On Fri, Sep 17, 2010 at 09:56:57AM +0100, Pádraig Brady wrote:

On 16/09/10 23:34, Paul Eggert wrote: > If we're going to make incompatible changes, I suggest that > we solve the problem once and for all, by having "df" choose > the default blocksize dynamically, based on the size of the > output line describing the smallest disk. For example, where > "df" currently outputs this: > > Filesystem 1K-blocks Used Available Use% Mounted on > /dev/sda1 11620338002 1437021 11618900981 1% /r/opt > /dev/sda2 20971520 1335871 19635650 7% /home/eggert > > "df" would notice that the smallest file system is between 1GB and 1TB, > so it would default to 1 GB blocks, as follows: > > Filesystem 1GB-blocks Used Available Use% Mounted on > /dev/sda1 11900GB 2GB 11898GB 1% /r/opt > /dev/sda2 22GB 2GB 21GB 7% /home/eggert > > This is much more useful as an output format, because one can visually > see which file systems are larger by seeing how many digits are there. > Contrast this to the output of df --si: > > Filesystem Size Used Avail Use% Mounted on > /dev/sda1 12T 1.5G 12T 1% /r/opt > /dev/sda2 22G 1.4G 21G 7% /home/eggert > > which is harder to visually parse that way.
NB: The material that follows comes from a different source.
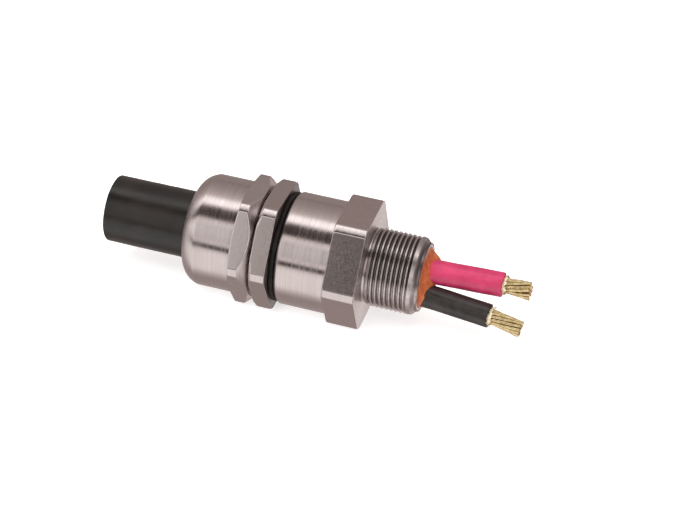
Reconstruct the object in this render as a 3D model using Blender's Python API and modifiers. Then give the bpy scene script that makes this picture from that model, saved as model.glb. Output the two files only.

Yes, especially 1.5G of the 12T disk used looks a lot like 1.5T of 1.5T used.

That would break lots of scripts I'd say (they should use -P, but many don't).

That's obvious (all three points, sadly).

In any case I don't think there is enough benefit in such a format change given the common wide range of device sizes attached to systems.

I like Paul's suggestion. Of course there are corner cases (mounting an older USB stick with e.g. 128MB). The base could be selected by the smallest mounted fixed disk.